GIVEN DATA:
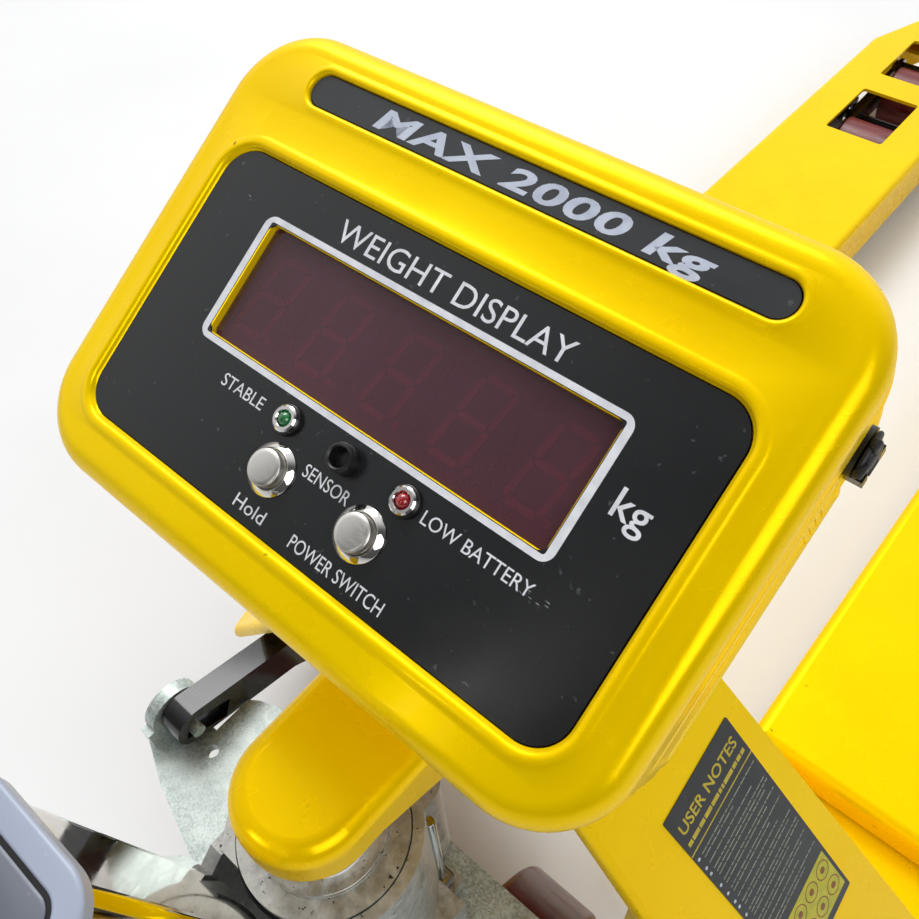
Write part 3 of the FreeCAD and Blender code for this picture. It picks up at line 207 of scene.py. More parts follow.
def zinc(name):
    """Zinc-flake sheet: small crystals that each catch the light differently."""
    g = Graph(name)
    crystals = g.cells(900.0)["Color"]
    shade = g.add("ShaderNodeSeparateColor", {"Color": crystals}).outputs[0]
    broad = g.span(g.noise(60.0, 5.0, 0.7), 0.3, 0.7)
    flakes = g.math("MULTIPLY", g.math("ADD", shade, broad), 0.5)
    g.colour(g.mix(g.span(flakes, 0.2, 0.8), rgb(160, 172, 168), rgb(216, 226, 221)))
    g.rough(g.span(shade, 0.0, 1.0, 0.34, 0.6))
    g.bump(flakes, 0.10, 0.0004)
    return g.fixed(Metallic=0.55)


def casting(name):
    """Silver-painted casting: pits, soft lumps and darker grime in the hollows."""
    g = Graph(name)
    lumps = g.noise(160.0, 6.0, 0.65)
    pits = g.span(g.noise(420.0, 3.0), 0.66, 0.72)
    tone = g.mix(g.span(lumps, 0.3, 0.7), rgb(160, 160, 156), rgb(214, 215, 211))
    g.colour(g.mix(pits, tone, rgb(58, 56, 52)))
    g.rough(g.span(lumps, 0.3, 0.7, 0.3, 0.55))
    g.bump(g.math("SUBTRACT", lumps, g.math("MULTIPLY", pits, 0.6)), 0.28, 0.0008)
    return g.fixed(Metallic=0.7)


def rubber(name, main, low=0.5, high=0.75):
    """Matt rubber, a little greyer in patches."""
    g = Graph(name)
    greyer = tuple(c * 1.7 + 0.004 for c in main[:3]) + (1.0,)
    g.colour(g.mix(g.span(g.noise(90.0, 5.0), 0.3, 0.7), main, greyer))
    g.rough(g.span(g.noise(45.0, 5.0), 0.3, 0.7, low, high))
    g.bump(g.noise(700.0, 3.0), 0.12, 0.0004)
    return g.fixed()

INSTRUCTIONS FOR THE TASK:
Print only the lines that run from the start of the listing to the line bearing "return g.fixed(Metallic=0.7)"; please keep the first line and that last one, exactly as they appear.

THE RESPONSE:
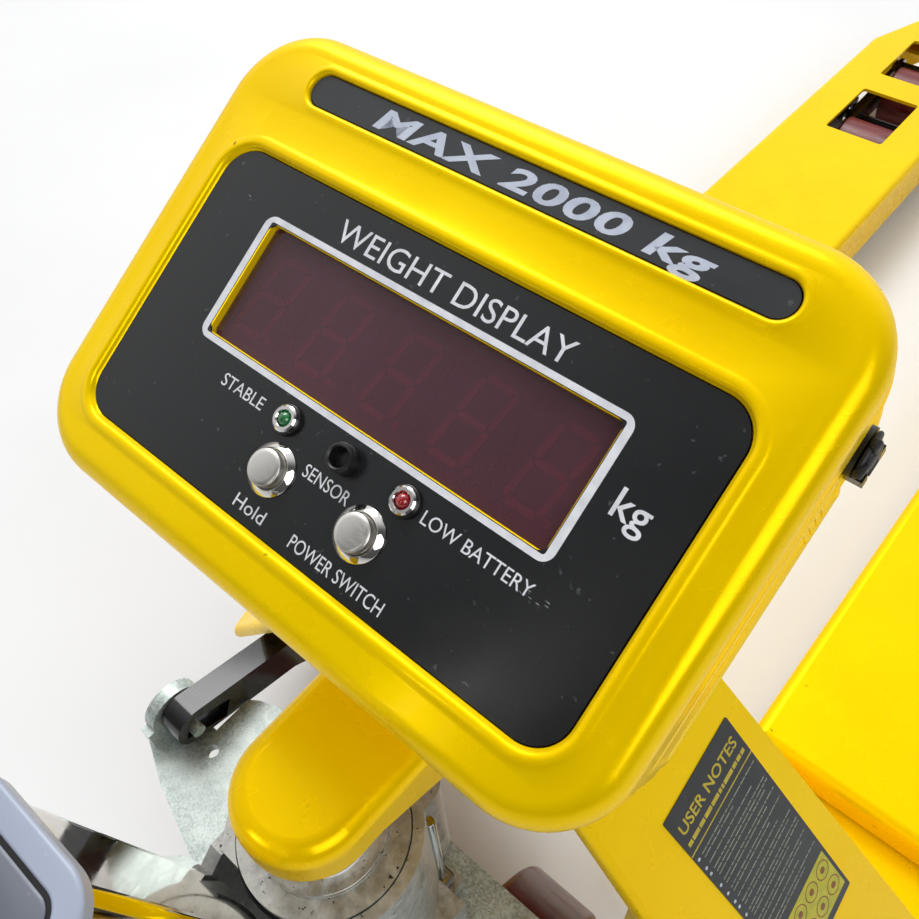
Write part 3 of the FreeCAD and Blender code for this picture. It picks up at line 207 of scene.py. More parts follow.
def zinc(name):
    """Zinc-flake sheet: small crystals that each catch the light differently."""
    g = Graph(name)
    crystals = g.cells(900.0)["Color"]
    shade = g.add("ShaderNodeSeparateColor", {"Color": crystals}).outputs[0]
    broad = g.span(g.noise(60.0, 5.0, 0.7), 0.3, 0.7)
    flakes = g.math("MULTIPLY", g.math("ADD", shade, broad), 0.5)
    g.colour(g.mix(g.span(flakes, 0.2, 0.8), rgb(160, 172, 168), rgb(216, 226, 221)))
    g.rough(g.span(shade, 0.0, 1.0, 0.34, 0.6))
    g.bump(flakes, 0.10, 0.0004)
    return g.fixed(Metallic=0.55)


def casting(name):
    """Silver-painted casting: pits, soft lumps and darker grime in the hollows."""
    g = Graph(name)
    lumps = g.noise(160.0, 6.0, 0.65)
    pits = g.span(g.noise(420.0, 3.0), 0.66, 0.72)
    tone = g.mix(g.span(lumps, 0.3, 0.7), rgb(160, 160, 156), rgb(214, 215, 211))
    g.colour(g.mix(pits, tone, rgb(58, 56, 52)))
    g.rough(g.span(lumps, 0.3, 0.7, 0.3, 0.55))
    g.bump(g.math("SUBTRACT", lumps, g.math("MULTIPLY", pits, 0.6)), 0.28, 0.0008)
    return g.fixed(Metallic=0.7)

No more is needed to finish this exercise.